Last weekend Old Man Winter made another jaunt through Colorado’s Front Range and dropped almost two feet of snow on us here in Lone Tree. I was able to escape the office and make it home in time to bring the table saw in from the back patio, just before the white stuff started flying.
The table saw used to sit right here, wrapped up in plastic sheeting…which actually did a fine job protecting the saw from previous snowfalls and rainstorms. This is less than an hour after moving it into the shop.
After getting so much done over the past several weeks and creating room to bring the saw inside permanently, I didn’t want to miss this chance to bring it in without having to shovel a path. It’s a good thing too because this is what we woke up to the following morning!
And it kept snowing all that next day, into the wee hours of the following morning. Needless to say there was a lot of shoveling done those couple days…and maybe a few snowballs thrown.

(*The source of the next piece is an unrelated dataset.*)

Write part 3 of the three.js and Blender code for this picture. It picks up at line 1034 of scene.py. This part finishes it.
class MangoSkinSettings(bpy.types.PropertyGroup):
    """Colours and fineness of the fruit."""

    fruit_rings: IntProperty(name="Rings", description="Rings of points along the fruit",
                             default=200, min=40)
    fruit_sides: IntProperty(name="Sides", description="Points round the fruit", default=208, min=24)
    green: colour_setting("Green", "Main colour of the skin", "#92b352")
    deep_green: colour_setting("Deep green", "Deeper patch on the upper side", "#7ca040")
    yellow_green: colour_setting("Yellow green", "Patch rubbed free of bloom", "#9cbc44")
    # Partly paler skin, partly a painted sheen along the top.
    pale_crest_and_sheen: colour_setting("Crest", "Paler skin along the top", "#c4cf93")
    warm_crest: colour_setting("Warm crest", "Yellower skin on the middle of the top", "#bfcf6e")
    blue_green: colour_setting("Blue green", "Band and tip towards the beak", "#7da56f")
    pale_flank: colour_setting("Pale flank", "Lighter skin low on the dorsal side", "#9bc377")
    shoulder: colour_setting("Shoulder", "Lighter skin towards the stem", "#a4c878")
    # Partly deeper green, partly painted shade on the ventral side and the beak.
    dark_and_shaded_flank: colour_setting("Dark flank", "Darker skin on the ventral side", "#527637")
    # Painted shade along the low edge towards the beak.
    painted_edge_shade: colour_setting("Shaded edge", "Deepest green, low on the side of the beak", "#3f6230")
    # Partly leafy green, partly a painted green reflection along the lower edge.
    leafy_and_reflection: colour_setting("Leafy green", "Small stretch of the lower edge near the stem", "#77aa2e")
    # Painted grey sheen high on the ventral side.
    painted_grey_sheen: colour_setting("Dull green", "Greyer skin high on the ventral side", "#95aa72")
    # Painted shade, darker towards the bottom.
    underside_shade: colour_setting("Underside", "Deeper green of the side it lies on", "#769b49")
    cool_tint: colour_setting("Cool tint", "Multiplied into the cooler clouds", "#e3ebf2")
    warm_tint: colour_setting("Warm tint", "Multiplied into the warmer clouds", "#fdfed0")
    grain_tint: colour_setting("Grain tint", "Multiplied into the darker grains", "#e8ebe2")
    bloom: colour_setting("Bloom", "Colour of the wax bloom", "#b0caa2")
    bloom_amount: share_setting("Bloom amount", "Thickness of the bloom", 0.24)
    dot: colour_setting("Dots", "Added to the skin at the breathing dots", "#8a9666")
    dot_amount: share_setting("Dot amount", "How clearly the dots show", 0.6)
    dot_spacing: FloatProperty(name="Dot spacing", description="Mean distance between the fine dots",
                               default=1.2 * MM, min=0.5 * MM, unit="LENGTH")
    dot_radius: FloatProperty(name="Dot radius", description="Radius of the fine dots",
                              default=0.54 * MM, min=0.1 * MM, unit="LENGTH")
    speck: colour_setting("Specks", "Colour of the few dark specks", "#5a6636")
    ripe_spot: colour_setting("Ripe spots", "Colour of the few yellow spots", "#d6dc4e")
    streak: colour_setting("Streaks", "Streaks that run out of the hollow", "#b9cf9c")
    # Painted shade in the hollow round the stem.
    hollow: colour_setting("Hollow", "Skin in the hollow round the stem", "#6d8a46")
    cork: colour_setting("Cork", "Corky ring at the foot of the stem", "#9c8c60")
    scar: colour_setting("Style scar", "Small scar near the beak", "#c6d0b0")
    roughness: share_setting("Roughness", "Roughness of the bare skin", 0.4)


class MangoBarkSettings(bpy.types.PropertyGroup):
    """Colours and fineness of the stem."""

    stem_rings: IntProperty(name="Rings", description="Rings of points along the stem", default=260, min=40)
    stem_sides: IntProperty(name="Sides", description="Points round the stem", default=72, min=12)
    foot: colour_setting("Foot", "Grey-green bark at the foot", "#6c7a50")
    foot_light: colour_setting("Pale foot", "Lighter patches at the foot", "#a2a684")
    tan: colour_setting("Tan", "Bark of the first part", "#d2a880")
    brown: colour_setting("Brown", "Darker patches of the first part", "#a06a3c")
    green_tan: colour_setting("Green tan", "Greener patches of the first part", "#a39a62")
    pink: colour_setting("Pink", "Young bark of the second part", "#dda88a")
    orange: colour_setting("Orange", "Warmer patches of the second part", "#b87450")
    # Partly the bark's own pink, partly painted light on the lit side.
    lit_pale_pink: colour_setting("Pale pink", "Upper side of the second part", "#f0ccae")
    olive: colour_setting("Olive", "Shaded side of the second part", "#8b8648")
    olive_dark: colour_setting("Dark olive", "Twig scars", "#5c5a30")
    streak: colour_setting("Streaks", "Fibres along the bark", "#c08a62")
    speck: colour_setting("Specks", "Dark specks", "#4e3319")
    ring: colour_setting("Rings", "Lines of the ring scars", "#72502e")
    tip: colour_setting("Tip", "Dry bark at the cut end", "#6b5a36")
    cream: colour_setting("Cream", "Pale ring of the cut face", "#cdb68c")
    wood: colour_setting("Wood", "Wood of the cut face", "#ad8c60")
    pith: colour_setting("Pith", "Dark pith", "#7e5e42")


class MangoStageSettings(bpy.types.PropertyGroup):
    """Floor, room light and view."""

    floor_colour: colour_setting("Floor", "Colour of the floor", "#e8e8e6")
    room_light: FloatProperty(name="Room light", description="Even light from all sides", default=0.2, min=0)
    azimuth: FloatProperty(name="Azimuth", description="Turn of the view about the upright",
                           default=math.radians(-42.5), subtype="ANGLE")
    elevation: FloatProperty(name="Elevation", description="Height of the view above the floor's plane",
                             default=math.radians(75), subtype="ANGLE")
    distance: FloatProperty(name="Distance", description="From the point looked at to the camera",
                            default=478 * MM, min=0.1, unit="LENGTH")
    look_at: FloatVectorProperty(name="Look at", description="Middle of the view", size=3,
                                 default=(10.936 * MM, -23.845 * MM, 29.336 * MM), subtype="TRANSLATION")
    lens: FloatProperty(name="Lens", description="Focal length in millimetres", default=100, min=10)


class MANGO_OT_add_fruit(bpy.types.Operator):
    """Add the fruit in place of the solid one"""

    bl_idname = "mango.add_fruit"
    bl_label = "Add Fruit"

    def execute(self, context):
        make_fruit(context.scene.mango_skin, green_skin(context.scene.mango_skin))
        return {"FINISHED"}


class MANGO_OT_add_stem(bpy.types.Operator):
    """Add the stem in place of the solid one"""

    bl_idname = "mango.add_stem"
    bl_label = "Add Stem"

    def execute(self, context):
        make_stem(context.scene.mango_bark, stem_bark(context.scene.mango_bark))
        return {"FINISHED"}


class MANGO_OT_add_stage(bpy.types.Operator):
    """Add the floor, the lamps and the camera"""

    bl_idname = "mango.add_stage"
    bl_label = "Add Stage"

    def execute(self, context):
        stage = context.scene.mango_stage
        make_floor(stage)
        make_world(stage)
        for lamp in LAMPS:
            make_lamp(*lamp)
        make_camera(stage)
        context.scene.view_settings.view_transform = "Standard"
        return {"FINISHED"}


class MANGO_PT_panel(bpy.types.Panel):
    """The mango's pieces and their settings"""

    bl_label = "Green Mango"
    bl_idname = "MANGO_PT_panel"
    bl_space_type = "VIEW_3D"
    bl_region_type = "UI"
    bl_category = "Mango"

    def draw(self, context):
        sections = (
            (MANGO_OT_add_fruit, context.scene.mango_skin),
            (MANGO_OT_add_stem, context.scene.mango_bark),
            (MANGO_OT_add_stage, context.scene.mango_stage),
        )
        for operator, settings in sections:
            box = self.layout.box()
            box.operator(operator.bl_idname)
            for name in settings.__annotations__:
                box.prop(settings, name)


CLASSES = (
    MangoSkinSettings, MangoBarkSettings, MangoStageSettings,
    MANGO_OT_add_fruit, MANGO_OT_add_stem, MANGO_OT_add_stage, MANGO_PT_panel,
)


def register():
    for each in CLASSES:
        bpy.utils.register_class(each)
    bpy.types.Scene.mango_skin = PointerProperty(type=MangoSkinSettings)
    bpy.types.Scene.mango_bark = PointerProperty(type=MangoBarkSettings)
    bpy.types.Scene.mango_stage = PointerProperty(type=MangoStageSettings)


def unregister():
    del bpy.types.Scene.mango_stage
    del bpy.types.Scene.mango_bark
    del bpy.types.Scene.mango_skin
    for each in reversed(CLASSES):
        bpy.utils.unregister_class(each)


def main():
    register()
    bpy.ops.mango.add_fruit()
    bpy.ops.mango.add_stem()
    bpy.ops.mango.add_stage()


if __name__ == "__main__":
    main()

The table saw is an older, Emerson built, Ridgid TS2424 with the Herc-u-lift caster system. It’s a great saw. I bought it brand new and it’s run like a champ for over ten years now.
The mobile base took quite a beating during this latest move, and I was actually worried that it might have been wrecked beyond repair. The feet were also looking pretty rough.

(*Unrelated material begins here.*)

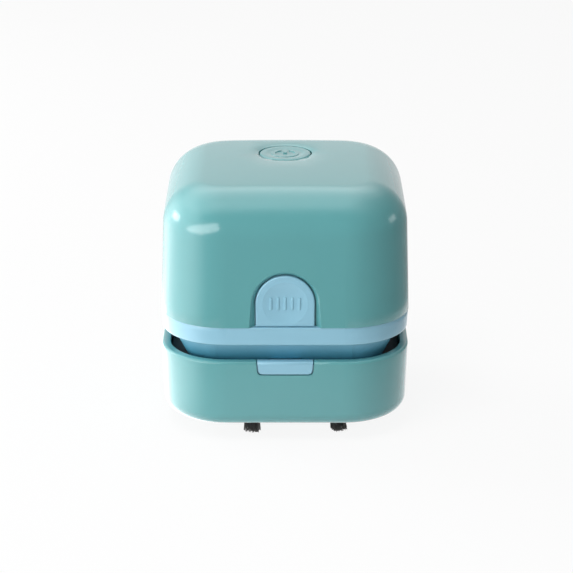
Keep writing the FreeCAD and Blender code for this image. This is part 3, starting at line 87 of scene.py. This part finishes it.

I was prepared to add it to a claim file with the movers, however the Herc-u-lift is no longer available, so my choices would have been to make the saw stationary or steal the lift system from one of my other tools. Fortunately I was able to repair the caster system and jury rig the feet a bit, after a quick trip to Home Depot. I also found some replacement feet online, so I went ahead and ordered a new set. The old ones will serve just fine for now, but I don’t have full range of height adjustment should I ever want to do any fine tuning or leveling.

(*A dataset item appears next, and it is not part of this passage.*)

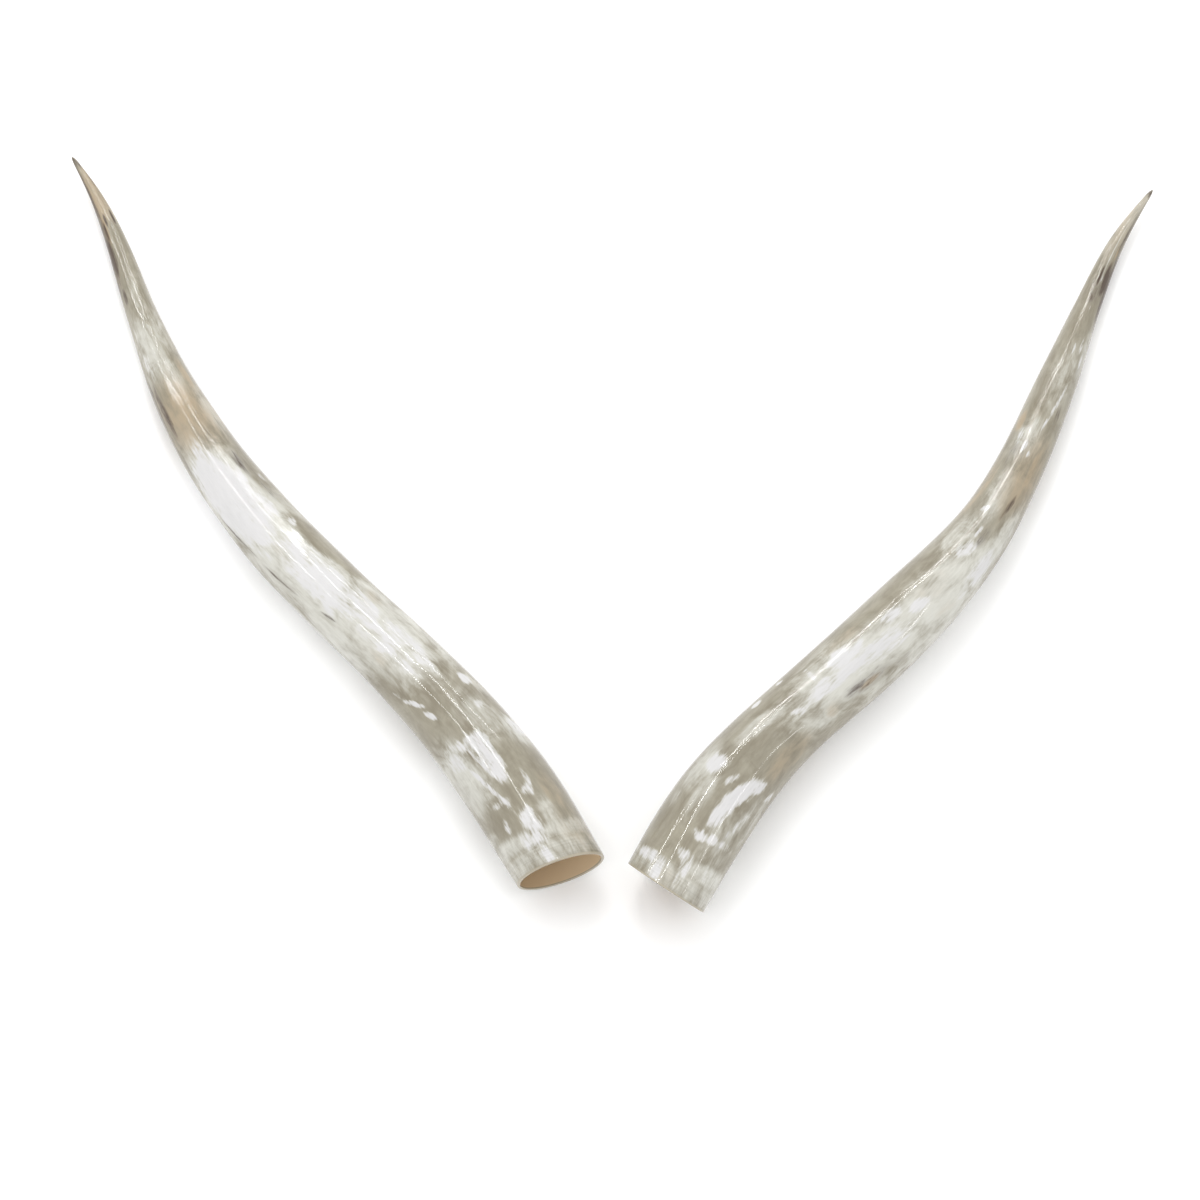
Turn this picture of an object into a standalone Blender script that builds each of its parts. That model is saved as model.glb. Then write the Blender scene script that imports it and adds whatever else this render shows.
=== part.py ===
"""A pair of polished cow horns, lying with their sawn mouths together and their tips apart.

Each horn is one piece: a tapering, slightly oval sheath that bends gently one way and then the
other, hollow from the sawn mouth for more than half its length and solid to the point.
Units are metres and +Z is up. The origin is the middle of the pair's footprint, on the surface
that the horns lie on. Left and right are as seen from the side of the mouths.
"""

from typing import NamedTuple

import bmesh
import bpy
import numpy as np


class Horn(NamedTuple):
    """The dimensions that differ between the two horns."""

    name: str
    stations: tuple      # x, y and half width at each station, from the mouth to the tip
    mouth_faces: tuple   # direction that the sawn face looks in
    color: tuple


# Driving dimensions of both horns
HEIGHT_OVER_WIDTH = 0.96     # the section is a little lower than it is wide
WALL_AT_MOUTH = 0.003
WALL_THICKENS = 4.0          # the higher, the nearer to its end the hollow keeps its width
HOLLOW_SHARE = 0.66          # of the horn's length, from the mouth
TIP_ROUNDING = 0.010         # the point is rounded over this length
TIP_LIFT = 0.014             # the tip hangs this high over the surface
LIFT_STARTS = 0.75           # share of the length where the horn leaves the surface
SLANT_FADES = 0.16           # share of the length over which the mouth's slant dies out
FOOTPRINT_MIDDLE = (0.0117, 0.0750)

# Fineness of the mesh
SIDES = 24
OUTER_RINGS = 44
INNER_RINGS = 20
TIP_RINGS = 3
TIP_CROWDING = 1.5           # above 1, the rings over the point draw together towards its end
DIRECTION_REACH = 0.004      # the direction at a place is read this far before and after it
SHARP_ABOVE = np.radians(40.0)

LEFT = Horn(
    name="horn_left",
    stations=(
        (-0.0371, -0.2965, 0.0430),
        (-0.0907, -0.2068, 0.0440),
        (-0.1532, -0.1242, 0.0398),
        (-0.2246, -0.0476, 0.0364),
        (-0.2983, 0.0276, 0.0353),
        (-0.3637, 0.1082, 0.0314),
        (-0.4193, 0.1983, 0.0252),
        (-0.4573, 0.2838, 0.0176),
        (-0.4878, 0.3667, 0.0123),
        (-0.5183, 0.4399, 0.0068),
        (-0.5470, 0.4890, 0.0018),
    ),
    mouth_faces=(0.32, -0.945, -0.03),
    color=(0.56, 0.51, 0.44, 1.0),
)
RIGHT = Horn(
    name="horn_right",
    stations=(
        (0.0624, -0.3126, 0.0428),
        (0.1150, -0.2240, 0.0429),
        (0.1804, -0.1464, 0.0381),
        (0.2539, -0.0778, 0.0383),
        (0.3198, -0.0109, 0.0364),
        (0.3799, 0.0637, 0.0290),
        (0.4271, 0.1499, 0.0237),
        (0.4643, 0.2365, 0.0197),
        (0.4987, 0.3204, 0.0129),
        (0.5330, 0.3940, 0.0077),
        (0.5705, 0.4505, 0.0018),
    ),
    mouth_faces=(-0.547, -0.79, -0.28),
    color=(0.54, 0.50, 0.43, 1.0),
)


def smooth_step(share):
    """0 up to a share of 0, 1 from a share of 1, and an even S-shaped rise between."""
    share = np.clip(share, 0.0, 1.0)
    return share * share * (3.0 - 2.0 * share)


def natural_spline(knots, values, places):
    """The smoothest cubic through values at knots, with free ends, read at places."""
    gaps = np.diff(knots)
    slopes = np.diff(values, axis=0) / gaps[:, None]
    system = np.eye(len(knots))
    turns = np.zeros_like(values)
    for row in range(1, len(knots) - 1):
        system[row, row - 1:row + 2] = gaps[row - 1], 2.0 * (gaps[row - 1] + gaps[row]), gaps[row]
        turns[row] = 6.0 * (slopes[row] - slopes[row - 1])
    bends = np.linalg.solve(system, turns)
    span = np.clip(np.searchsorted(knots, places, side="right") - 1, 0, len(gaps) - 1)
    gap = gaps[span][:, None]
    before = (knots[span + 1] - places)[:, None] / gap
    after = 1.0 - before
    curve = (before ** 3 - before) * bends[span] + (after ** 3 - after) * bends[span + 1]
    return before * values[span] + after * values[span + 1] + curve * gap ** 2 / 6.0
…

With the saw safely in the workshop and mobility restored, I turned my attention to assembling my workbench. I originally built this bench back in Albuquerque, NM. It’s my IKEA workbench, made with three of their base cabinets and one of their Beech slab countertops. I built a small sub-frame to support the side opposite the cabinets and installed a woodworker’s vise as well. This thing has been knocked down and moved from NM to MN, and then from MN to CO. I’ve been very pleased with how well these flat-pack cabinets have survived the cross country trips in moving trucks.
With the bench fully assembled and the table saw back on its wheels, it was time to position them in their final spots in the shop. Together these two items make up the heart of the shop. Everything else is built around accessibility to the workbench and allowing enough room to tackle large stock on the table saw.
While the ceiling isn’t near as high as the oversized garage we had back in MN, I do have more dedicated floor space here in the basement, so I was able to position the saw and bench to allow for ample space to move around the entire set-up as well as provide enough room to rip long boards and handle full sheets of plywood on the saw.
Some quick checking and tuning and the saw is ready for action. The table and miter slot both tested out at 90 degrees to the blade, and the height of the saw landed right where I like it…just a tick higher than the surface of the workbench…even with the MacGyver action needed to repair the feet.
As I stand on the leading edge of another weekend, I’m excited to get back down into the basement and keep the ball rolling on setting up this next version of The Second Wind Workshop. In reading some of the exploits of my fellow craftsmen and women online, I’ve found that a handful of folks have taken to calling their workshops studios. I kind of like the sound of that too…hmmm, Second Wind Studio…maybe… No matter what I end up calling it, we’re definitely approaching man-cave status. A new radio for some tunes and talk radio…add a few beers to the mini-fridge and we’re almost there!